For documents you keep private, metadata is harmless. For documents you share, especially with strangers or large audiences, it can leak more than you intend:

  • Job applications submitted under a friend's name (because they helped you write it on their computer)
  • Anonymous documents that turn out to be very much not anonymous
  • Legal documents that show editing history you did not want visible
  • Resumes that show "Author: Sales Team Q3 Promo" if you used a corporate template

In each case, the visible content is fine. The metadata is the problem.

The fix takes thirty seconds

Open the PDF Metadata tool and drop your file in. You will see every embedded property displayed. Click Clean to strip them and download a fresh copy.

The visible content of your PDF, including text, images, and pages, is not changed. Only the embedded properties are removed.

Step by step

  1. Open the PDF Metadata tool.
  2. Drop your PDF into the upload area.
  3. Review the displayed properties. You will see fields like Author, Title, Creator, Producer, Creation Date, Modification Date, and any custom entries.
  4. Click the Clean button to remove all properties.
  5. Download the cleaned PDF.
  6. (Optional) Verify by reopening the cleaned PDF and checking properties. All fields should be blank.

The original file on your device is not modified. The cleaned version is a new file.

What this does not remove

It is important to know what metadata cleaning does and does not do:

It removes:

  • Standard document properties (Title, Author, Subject, Keywords, Producer, Creator)
  • Creation and modification timestamps
  • Most custom metadata fields

It does not remove:

  • Visible text or images in the pages themselves
  • Comments, annotations, or highlights (those are visible content)
  • Form data entered into fillable PDF forms
  • Digital signatures (these are intentional and verifiable; if you remove them you may invalidate the document)

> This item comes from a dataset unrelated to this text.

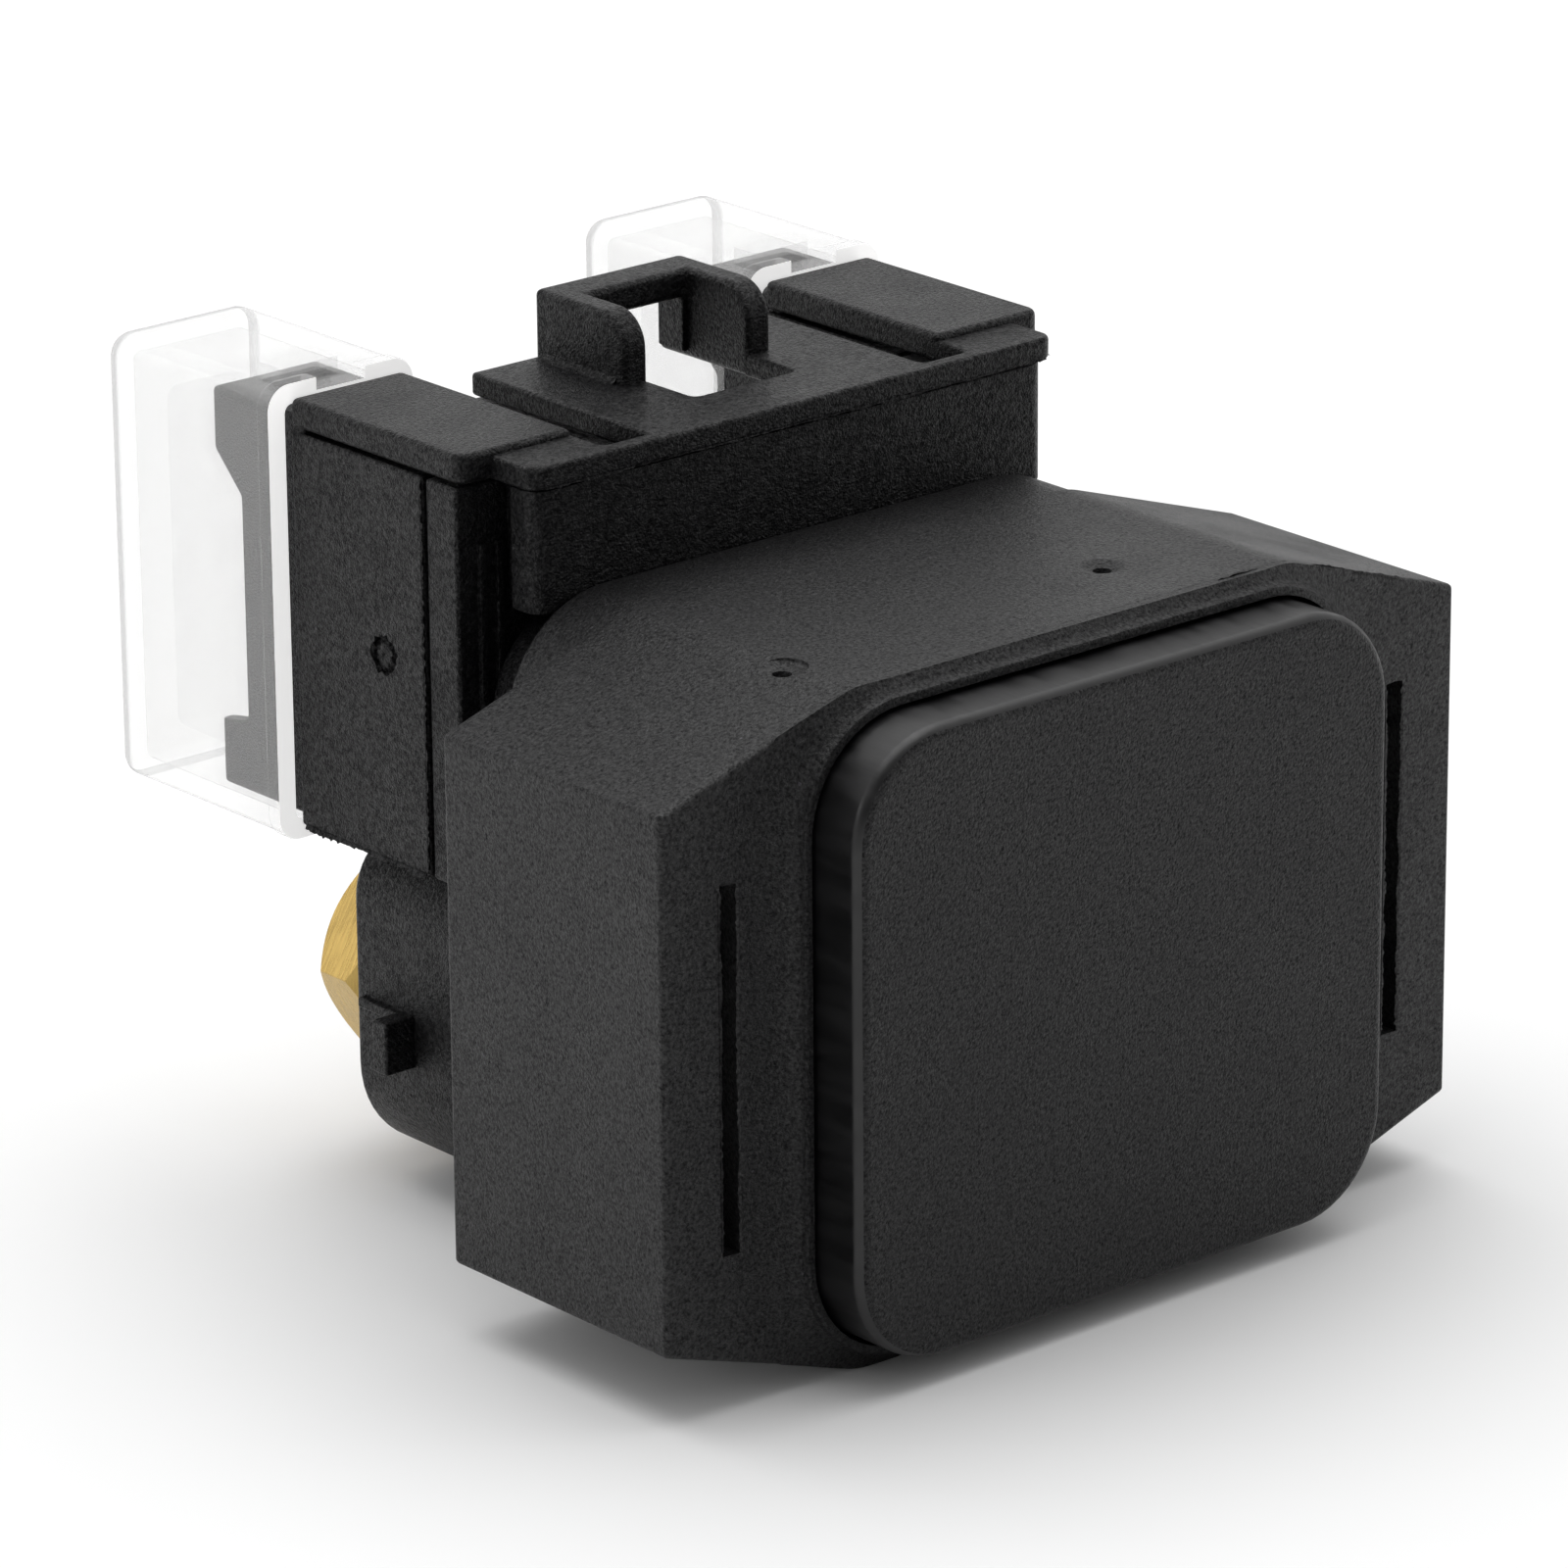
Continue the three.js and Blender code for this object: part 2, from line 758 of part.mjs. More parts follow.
function coilLead(x) {
  const z = PIN.rows[0];
  const path = new THREE.CatmullRomCurve3([
    new THREE.Vector3(x * 0.8, 14.6, z),
    new THREE.Vector3(x * 0.9, 16.6, z + 0.15),
    new THREE.Vector3(x, 18.6, z + 0.1),
    new THREE.Vector3(x, PIN.front - GAP, z),
  ]);
  return wire(path, 0.3, 10, 6);
}

// ---------------------------------------------------------------- solenoid

function yokeFrame() {
  const front = CASE.front + CASE.wall + GAP;
  const inner = COIL.flangeRadius + 0.8;
  const outer = inner + 1.8;
  const back = COIL.back + 0.1;
  const outline = polygon([
    [-outer, back],
    [-outer, front],
    [outer, front],
    [outer, back],
    [inner, back],
    [inner, front + 1.8],
    [-inner, front + 1.8],
    [-inner, back],
  ]);
  return prismZ(outline, COIL.z - 9, COIL.z + 9);
}

function yokeEndPlate() {
  const half = COIL.flangeRadius + 2.6;
  const front = COIL.back + 0.35;
  const plate = prismY(roundedRect(half, 9.3, 1, 0, COIL.z), front, front + 1.8);
  return cut(plate, disc(3.6, front - 1, front + 3, 0, COIL.z));
}

function coilBobbin() {
  const c = COIL;
  return turned(
    [
      [c.boreRadius, c.front],
      [c.flangeRadius, c.front],
      [c.flangeRadius, c.front + c.flange],
      [c.tubeRadius, c.front + c.flange],
      [c.tubeRadius, c.back - c.flange],
      [c.flangeRadius, c.back - c.flange],
      [c.flangeRadius, c.back],
      [c.boreRadius, c.back],
      [c.boreRadius, c.front],
    ],
    0,
    c.z,
  );
}

function coilWinding() {
  const c = COIL;
  const front = c.front + c.flange + 0.15;
  const back = c.back - c.flange - 0.15;
  return ring(c.tubeRadius + 0.15, c.windingRadius, front, back, 0, c.z);
}

function fixedCore() {
  const step = COIL.back + 0.1;
  return turned(
    [
      [1.8, 11.2],
      [PLUNGER.radius, 11.2],
      [PLUNGER.radius, step],
      [3.3, step],
      [3.3, step + 2.2],
      [1.8, step + 2.2],
      [1.8, 11.2],
    ],
    0,
    COIL.z,
  );
}

function plunger() {
  const p = PLUNGER;
  return turned(
    [
      [0, p.front],
      [p.radius - 0.3, p.front],
      [p.radius, p.front + 0.3],
      [p.radius, p.back],
      [1.6, p.back],
      [1.6, p.rodFront - 0.2],
      [0, p.rodFront - 0.2],
    ],
    0,
    COIL.z,
  );
}

const ROD = { collar: [22.1, 22.7], collarRadius: 2.8, seat: [27.9, 28.5], seatRadius: 2.4 };

function plungerRod() {
  const p = PLUNGER;
  const r = p.rodRadius;
  return turned(
    [
      [0, p.rodFront],
      [r, p.rodFront],
      [r, ROD.collar[0]],
      [ROD.collarRadius, ROD.collar[0]],
      [ROD.collarRadius, ROD.collar[1]],
      [r, ROD.collar[1]],
      [r, ROD.seat[0]],
      [ROD.seatRadius, ROD.seat[0]],
      [ROD.seatRadius, ROD.seat[1]],
      [r, ROD.seat[1]],
      [r, p.rodBack],
      [0, p.rodBack],
    ],
    0,
    COIL.z,
    28,
  );
}

const CONTACT = { front: 25, back: 26.2, pad: 26.6, halfWidth: 14.8 };

function contactBridge() {
  const plate = roundedOutline(-CONTACT.halfWidth, CONTACT.halfWidth, -12.4, -0.4, 2);
  const pads = [-TERMINAL.x, TERMINAL.x].map((x) =>
    disc(2.6, CONTACT.back - 0.5, CONTACT.pad, x, TERMINAL.z, 24),
  );
  const body = union(prismY(plate, CONTACT.front, CONTACT.back), ...pads);
  return cut(body, disc(1.75, CONTACT.front - 1, CONTACT.pad + 1, 0, COIL.z, 24));
}

function retainingClip() {
  const clip = ring(PLUNGER.rodRadius + 0.1, 2.5, CONTACT.pad, CONTACT.pad + 0.6, 0, COIL.z, 24);
  return cut(clip, box([-0.9, 0.9], [CONTACT.pad - 1, CONTACT.pad + 2], [COIL.z - 4, COIL.z]));
}

function contactSpring() {
  const radius = 0.2;
  const seat = radius + 0.1;
  return wire(new Helix(2.1, ROD.collar[1] + seat, CONTACT.front - seat, 3, COIL.z), radius, 48, 6);
}

function returnSpring() {
  const radius = 0.2;
  const seat = radius + 0.1;
  return wire(new Helix(1.9, ROD.seat[1] + seat, CHAMBER.back - seat, 4.5, COIL.z), radius, 72, 6);
}

// ---------------------------------------------------------------- materials and assembly

function material(color, roughness, metalness, opacity = 1) {
  return new THREE.MeshStandardMaterial({ color, roughness, metalness, opacity, transparent: opacity < 1 });
}

const relay = new THREE.Group();
relay.position.set(0, -DEPTH_CENTRE, DAMPER.halfHeight);

function add(name, shape, finish) {
  const mesh = new THREE.Mesh(toGeometry(shape), finish);
  mesh.name = name;
  relay.add(mesh);
}

const rubber = () => material(0x1c1c1d, 0.75, 0);
const caseResin = () => material(0x262627, 0.6, 0);
const housingResin = () => material(0x232324, 0.7, 0);
const clearResin = () => material(0xf1f2f0, 0.35, 0, 0.35);
const fuseResin = () => material(0xe9ecea, 0.2, 0, 0.4);
const bobbinResin = () => material(0xd9d2bd, 0.5, 0);
const brass = () => material(0xc79c42, 0.35, 1);
const copper = () => material(0xb4693c, 0.35, 1);
const enamelledCopper = () => material(0x8c3d1b, 0.4, 0.6);
const tinned = () => material(0xb9bcbf, 0.35, 1);
const steel = () => material(0x8b8f94, 0.4, 1);

add('rubber_damper', rubberDamper(), rubber());
add('relay_case', relayCase(), caseResin());
add('case_seal', caseSeal(), rubber());
add('terminal_base', terminalBase(), housingResin());
add('connector_housing', connectorHousing(), housingResin());
add('top_cap', topCap(), housingResin());

for (const [side, label, role] of [[-1, 'left', 'main'], [1, 'right', 'spare']]) {
  add('fuse_holder_' + label, fuseHolder(side), housingResin());
  add('fuse_cover_' + label, fuseCover(side), clearResin());
  add(role + '_fuse_body', fuseBody(side), fuseResin());
  add(role + '_fuse_element', fuseElement(side), tinned());
}

for (const index of [0, 1]) {
  add('fuse_clip_' + (index + 1), fuseClip(index), tinned());
}
add('fuse_strap', fuseStrap(), brass());

for (const [side, label] of [[-1, 'battery'], [1, 'motor']]) {
  add('contact_terminal_' + label, contactTerminal(side), copper());
  add('terminal_seal_' + label, terminalSeal(side), rubber());
  add('lock_washer_' + label, lockWasher(side), steel());
  add('terminal_bolt_' + label, terminalBolt(side), brass());
}

PIN.rows.forEach((z, row) => {
  add('connector_pin_' + (2 * row + 1), connectorPin(-PIN.x, z), tinned());
  add('connector_pin_' + (2 * row + 2), connectorPin(PIN.x, z), tinned());
});
add('coil_lead_1', coilLead(-PIN.x), enamelledCopper());
add('coil_lead_2', coilLead(PIN.x), enamelledCopper());

add('yoke_frame', yokeFrame(), steel());
add('yoke_end_plate', yokeEndPlate(), steel());
add('coil_bobbin', coilBobbin(), bobbinResin());
add('coil_winding', coilWinding(), enamelledCopper());
add('fixed_core', fixedCore(), steel());
add('plunger', plunger(), steel());
add('plunger_rod', plungerRod(), bobbinResin());
add('contact_bridge', contactBridge(), copper());
add('retaining_clip', retainingClip(), steel());
add('contact_spring', contactSpring(), steel());
add('return_spring', returnSpring(), steel());

export default relay;
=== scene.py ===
"""Starter relay: a solenoid contactor in a rubber vibration damper, with a plug socket between two covered
blade-fuse holders, and two brass terminal bolts behind.

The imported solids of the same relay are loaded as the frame. Each piece is built in millimetres from a
datum, which is the middle of the damper's front face, and is then placed in metres in the frame. +X runs
to the spare fuse, +Y to the back where the socket and the terminals point, and +Z up to the latch bridge.
"""

import json
import math
import random

import bmesh
import bpy
from bpy.props import FloatProperty, FloatVectorProperty, PointerProperty
from mathutils import Matrix, Vector


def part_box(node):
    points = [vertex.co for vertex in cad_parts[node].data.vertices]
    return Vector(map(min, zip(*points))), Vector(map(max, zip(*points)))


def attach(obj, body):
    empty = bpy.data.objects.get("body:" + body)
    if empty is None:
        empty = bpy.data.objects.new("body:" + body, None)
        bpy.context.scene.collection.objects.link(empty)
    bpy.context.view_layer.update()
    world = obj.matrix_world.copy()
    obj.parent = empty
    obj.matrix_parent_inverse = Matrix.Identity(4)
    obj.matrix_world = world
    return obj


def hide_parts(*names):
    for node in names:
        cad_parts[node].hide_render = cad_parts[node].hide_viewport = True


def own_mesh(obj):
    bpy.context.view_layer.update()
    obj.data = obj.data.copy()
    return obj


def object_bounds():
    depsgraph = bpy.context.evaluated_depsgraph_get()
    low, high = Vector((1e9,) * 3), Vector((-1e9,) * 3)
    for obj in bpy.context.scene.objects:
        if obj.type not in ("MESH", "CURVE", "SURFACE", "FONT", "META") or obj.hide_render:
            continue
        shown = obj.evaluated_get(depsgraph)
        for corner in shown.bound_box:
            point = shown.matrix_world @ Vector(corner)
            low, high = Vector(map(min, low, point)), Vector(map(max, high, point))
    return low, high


bl_info = {
    "name": "Starter Relay",
    "version": (1, 0, 0),
    "blender": (4, 5, 0),
    "location": "3D View > Sidebar > Starter Relay",
    "description": "Builds a starter relay in its rubber damper round its packed solids",
    "category": "Add Mesh",
}

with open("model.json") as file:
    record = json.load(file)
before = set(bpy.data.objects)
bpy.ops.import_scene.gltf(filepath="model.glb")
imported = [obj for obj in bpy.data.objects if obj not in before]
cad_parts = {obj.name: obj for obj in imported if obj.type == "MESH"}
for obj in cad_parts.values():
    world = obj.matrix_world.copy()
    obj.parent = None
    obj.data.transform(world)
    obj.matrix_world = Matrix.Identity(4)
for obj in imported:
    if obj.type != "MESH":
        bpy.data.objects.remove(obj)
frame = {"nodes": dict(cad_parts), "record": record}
cad_low, cad_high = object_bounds()

# ---------------------------------------------------------------- datum and places, in millimetres

MM = 0.001
LIP = 1.2  # how far the damper's lip stands in front of its ears

damper_low, damper_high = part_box("rubber_damper")
DATUM = Vector((0, damper_low.y / MM + LIP, (damper_low.z + damper_high.z) / 2 / MM))


def span(node):
    """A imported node's two ends along X, Y and Z."""
    low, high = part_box(node)
    return [(low[i] / MM - DATUM[i], high[i] / MM - DATUM[i]) for i in range(3)]


def middle(ends):
    return (ends[0] + ends[1]) / 2


def grown(ends, by):
    return (ends[0] - by, ends[1] + by)


def mirrored(ends):
    return (-ends[1], -ends[0])


# The damper's ears slope down from a flat crown, and each has a slot for a bracket's tongue.
CROWN_HALF = 14.8
CROWN_BEND = 5
EAR_HALF_HEIGHT = 14.15
EAR_BACK = 16.8
COLLAR_HALF = 19.8
COLLAR_CORNER = 6.5
LIP_WALL = 0.75
THROAT = 2.6  # width of the hollow curve between the lip and the ear's face
SLOT_X = 22.75
SLOT_THICKNESS = 1.14
SLOT_HALF_HEIGHT = 9.75
DIMPLES = ((-15.3, 4.5), (7.2, 5.6))

CASE_CORNER = 5.6
CASE_WALL = 1.6
FIT = 0.25  # room between pieces that lie against each other
OVERLAP = 0.03  # keeps the faces of two solids that are joined apart

BASE_TOP = 1.7
BASE_TAIL_BACK = 36
FLANGE_BACK = 24
CHAMBER_BACK = 34

WALL_BOTTOM = 17.05
WALL_HALF = 17.4
WALL_BACK = 23.2
WING_FRONT = 24.4
WING_BACK = 26.9
RIBS_X = (17.2, 18.3)
RIBS_Z = (11.3, 20.4)
BOX_HALF = 9.3
SOCKET_HALF = 8
SOCKET_BOTTOM = 4
SOCKET_FLOOR = 26.6

BAR_BACK = 21.7
BAR_HALF = 17.8
PLATE_TOP = 25
LID_INNER = 12.4
LID_FRONT = 24
WINDOW_HALF = 3.4
WINDOW_FRONT = 25.05
BRIDGE_HALF = 5
BRIDGE_FRONT = 28.8
BRIDGE_BAR_FRONT = 33.7
BRIDGE_BAR_BOTTOM = 27.1
BRIDGE_NOSE = 2
PASSAGE_HALF = 3.1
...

If you have annotations or comments you want to remove too, you will need an editor that handles annotations specifically (or print the PDF to a new PDF, which strips comments along with everything else).

When to do this routinely

Make metadata cleaning part of your standard workflow before:

  • Sharing documents publicly on a website
  • Submitting to portals where many people view your file
  • Emailing to clients or business partners outside your organization
  • Posting on social media, forums, or any public channel

For private documents you share only with trusted people, it is less important.

A common workflow: clean then protect

For sensitive documents, the standard sequence is:

  1. Combine all the pages using Merge PDF if needed
  2. Clean the metadata with PDF Metadata
  3. Add a password with Protect PDF if the document needs that layer
  4. Send the cleaned, protected file

This sequence (merge, clean, protect) is the practical default for any sensitive PDF you are about to share.

Why some metadata might not look right after cleaning

If you reopen the cleaned PDF in some viewers and still see entries like "Producer: cleanup library 1.0" or a generic creator name, that is the metadata of the cleaning tool itself, not your original info. It is a generic identifier with no personal data.

The author, title, subject, and other personal fields are blank, which is the goal.

Common questions

Will cleaning metadata change how my PDF looks?

No. Only the embedded properties are removed. The visible text, images, and pages are unchanged.

How can I check what metadata is in a PDF?

Open the PDF in Adobe Reader, Chrome, or any major viewer. Press Ctrl+D (or Cmd+D on Mac) or go to File then Properties. You will see the document properties listed.

Can old metadata still be recovered after cleaning?

No. The metadata is overwritten, not just hidden. Once cleaned and saved, the original metadata is gone from the file.

Does printing to PDF also remove metadata?

Partially. Printing to PDF creates a fresh file that often has less metadata than the original, but it can also introduce new metadata from the printer driver. Using a dedicated cleaning tool is more reliable.